On 8/31/24 13:02, veem v wrote:
Hello,
We have our transaction tables daily range partitioned based on
transaction_timestamp column which is timestamptz data type and these
are having composite primary key on (transaction_id,
transaction_timestamp). And we were using an "insert on conflict" for
loading data to our system , which means if another record comes to the
system with the same transaction_id and transaction_timestamp, it will
get updated. This way we already have 60 days worth of data stored in
our system with approx. 70 million transactions per day.
But we just got to know from business thatthe data should be unique by
only transaction_id but not transaction_timestamp. Any incoming data
with the same transaction_id(even different transaction_timestamp)
should get updated but not inserted.
Also these daily partitions are going to hold 400million rows in future
and will be queried on the transaction_timestamp filter so we can't
really avoid the partitioning option here considering future growth.
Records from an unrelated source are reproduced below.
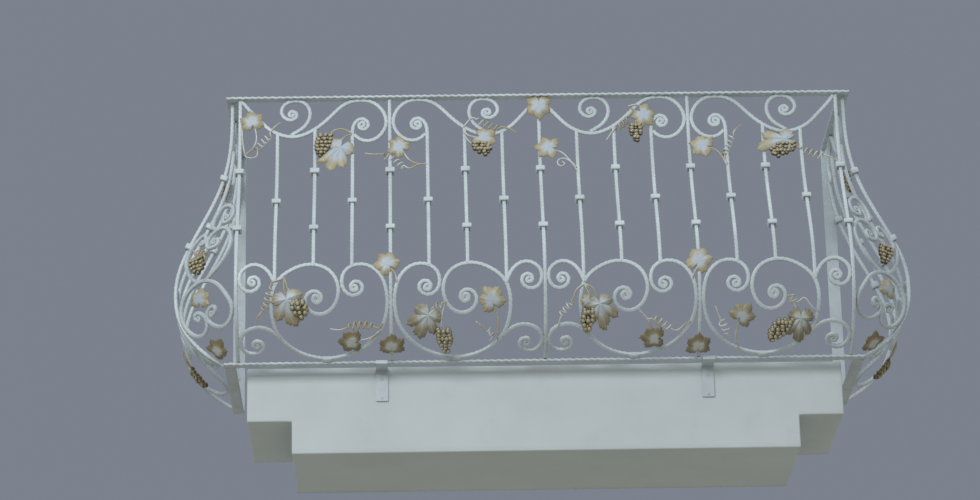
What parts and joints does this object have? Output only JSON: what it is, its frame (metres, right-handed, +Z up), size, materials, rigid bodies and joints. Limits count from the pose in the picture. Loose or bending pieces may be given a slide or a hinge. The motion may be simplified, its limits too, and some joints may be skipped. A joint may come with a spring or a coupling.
{
  "type": "wrought iron balcony",
  "caption": "Bellied wrought iron balcony railing with scrollwork, vine leaves and grape clusters, on a plastered slab that stands out from a wall.",
  "frame": {"origin": "middle of the slab's flat back face, which lies against the wall", "axes": "+X along the wall to the right seen from outside, +Y into the wall, -Y outward, +Z up"},
  "size_m": [2.5298, 0.7372, 1.28],
  "materials": {
    "white_painted_iron": "satin",
    "plastered_concrete": "matte",
    "leaf_paint": "satin",
    "grape_paint": "satin"
  },
  "bodies": {
    "root": {"bottom_rail_front": "white_painted_iron", "bottom_rail_left": "white_painted_iron", "bottom_rail_right": "white_painted_iron", "bracket_left": "white_painted_iron", "bracket_right": "white_painted_iron", "corner_scroll_left": "white_painted_iron", "corner_scroll_right": "white_painted_iron", "downstand": "plastered_concrete", "front_bars_1": "white_painted_iron", "front_bars_2": "white_painted_iron", "front_bars_3": "white_painted_iron", "front_bars_4": "white_painted_iron", "front_cups_1": "white_painted_iron", "front_cups_2": "white_painted_iron", "front_cups_3": "white_painted_iron", "front_cups_4": "white_painted_iron", "front_heart_1": "white_painted_iron", "front_heart_2": "white_painted_iron", "front_heart_3": "white_painted_iron", "front_heart_4": "white_painted_iron", "front_post_1": "white_painted_iron", "front_post_2": "white_painted_iron", "front_post_3": "white_painted_iron", "front_post_4": "white_painted_iron", "front_post_5": "white_painted_iron", "front_wave_1": "white_painted_iron", "front_wave_2": "white_painted_iron", "front_wave_3": "white_painted_iron", "front_wave_4": "white_painted_iron", "grape_clusters": "grape_paint", "side_bars_left": "white_painted_iron", "side_bars_right": "white_painted_iron", "side_cups_left": "white_painted_iron", "side_cups_right": "white_painted_iron", "side_heart_left": "white_painted_iron", "side_heart_right": "white_painted_iron", "side_wave_left": "white_painted_iron", "side_wave_right": "white_painted_iron", "slab": "plastered_concrete", "top_rail_front": "white_painted_iron", "top_rail_left": "white_painted_iron", "top_rail_right": "white_painted_iron", "vine_leaves": "leaf_paint", "wall_post_left": "white_painted_iron", "wall_post_right": "white_painted_iron"}
  },
  "joints": []
}
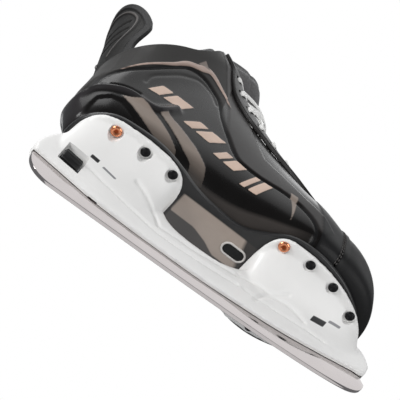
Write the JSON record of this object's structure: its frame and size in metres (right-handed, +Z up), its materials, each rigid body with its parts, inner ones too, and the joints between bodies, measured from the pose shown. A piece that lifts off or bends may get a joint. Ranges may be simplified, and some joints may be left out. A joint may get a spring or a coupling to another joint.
{
  "type": "ice hockey skate",
  "caption": "Right-foot ice hockey skate: laced composite boot riveted to a moulded blade holder with a steel runner held by a dial lock.",
  "frame": {"origin": "middle of the flat of the steel runner's lower edge, where it meets the ice", "axes": "+X towards the toe, +Y towards the inner side of the foot, +Z up"},
  "size_m": [0.2902, 0.0965, 0.2931],
  "materials": {
    "rivet": "black plated",
    "facing": "smooth synthetic leather",
    "pad": "padded nylon felt",
    "holder": "satin moulded nylon",
    "lace": "waxed woven lace",
    "lining": "brushed knit lining",
    "lock": "moulded plastic",
    "jaw": "machined steel",
    "outsole": "moulded composite with a woven patch",
    "shell": "glossy moulded composite",
    "copper": "copper-plated",
    "steel": "mirror-polished stainless steel",
    "cap": "matte moulded plastic",
    "vent": "moulded trim"
  },
  "bodies": {
    "boot_and_holder": {"eyelet_inner_1": "rivet", "eyelet_inner_10": "rivet", "eyelet_inner_2": "rivet", "eyelet_inner_3": "rivet", "eyelet_inner_4": "rivet", "eyelet_inner_5": "rivet", "eyelet_inner_6": "rivet", "eyelet_inner_7": "rivet", "eyelet_inner_8": "rivet", "eyelet_inner_9": "rivet", "eyelet_outer_1": "rivet", "eyelet_outer_10": "rivet", "eyelet_outer_2": "rivet", "eyelet_outer_3": "rivet", "eyelet_outer_4": "rivet", "eyelet_outer_5": "rivet", "eyelet_outer_6": "rivet", "eyelet_outer_7": "rivet", "eyelet_outer_8": "rivet", "eyelet_outer_9": "rivet", "facing_inner": "facing", "facing_outer": "facing", "footbed": "pad", "holder": "holder", "lace": "lace", "liner": "lining", "outsole": "outsole", "quarter_shell": "shell", "rivet_front_inner_1": "copper", "rivet_front_inner_2": "rivet", "rivet_front_inner_3": "rivet", "rivet_front_inner_4": "rivet", "rivet_front_outer_1": "copper", "rivet_front_outer_2": "rivet", "rivet_front_outer_3": "rivet", "rivet_front_outer_4": "rivet", "rivet_rear_inner_1": "copper", "rivet_rear_inner_2": "rivet", "rivet_rear_inner_3": "rivet", "rivet_rear_outer_1": "copper", "rivet_rear_outer_2": "rivet", "rivet_rear_outer_3": "rivet", "toe_cap": "cap", "tongue": "pad", "vent_ring": "vent"},
    "guard": {"tendon_guard": "cap"},
    "tongue_flap": {"tongue_top": "pad"},
    "dial": {"lock_dial": "lock"},
    "jaw": {"lock_jaw": "jaw"},
    "steel": {"runner": "steel"}
  },
  "joints": [
    {"name": "guard_flex", "type": "hinge", "parent": "boot_and_holder", "child": "guard", "pos_m": [-0.109, 0, 0.1826], "axis": [0, -1, 0], "range_deg": [0, 25], "stiffness_Nm_per_rad": 0.8},
    {"name": "tongue_flex", "type": "hinge", "parent": "boot_and_holder", "child": "tongue_flap", "pos_m": [0.0263, 0, 0.26], "axis": [0, 1, 0], "range_deg": [0, 35], "stiffness_Nm_per_rad": 0.5},
    {"name": "lock_turn", "type": "hinge", "parent": "boot_and_holder", "child": "dial", "pos_m": [-0.1156, 0, 0.0406], "axis": [0.9715, 0, -0.2368], "range_deg": [0, 540]},
    {"name": "jaw_slide", "type": "slide", "parent": "boot_and_holder", "child": "jaw", "axis": [-0.9715, 0, 0.2368], "range_m": [0, 0.006]},
    {"name": "runner_drop", "type": "hinge", "parent": "boot_and_holder", "child": "steel", "pos_m": [0.14, 0, 0.03], "axis": [0, -1, 0], "range_deg": [0, 1.45]}
  ],
  "couplings": [
    {"joint": "lock_turn", "follows": "runner_drop", "ratio": 372},
    {"joint": "jaw_slide", "follows": "runner_drop", "m_per_rad": 0.2367}
  ]
}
But due to postgres limitations we are unable to have this unique
constraint or primary key only on the transaction_id column, we have to
include transaction_timestamp with it as a composite key. So I want to
understand from experts if there is any possible way to satisfy both
partitioning on transaction_timestamp column and unique key or pk just
on _trans_action_id only?
The model is at odds with itself and untenable. If the tables hold
multiple rows for a given transaction_id then you cannot have a
PK/Unique constraint on that column. Seems there is a decided lack of
any planning. The only way I can see this happening is consolidating all
the duplicate transaction_id rows into a single row for each
transaction_id. That then leads to the question of how to do that and
retain the 'correct' information from the selection of rows for each
transaction_id.
Note-its 15.4 postgres database.
Regards
Veem
--
Adrian Klaver
adrian.klaver@xxxxxxxxxxx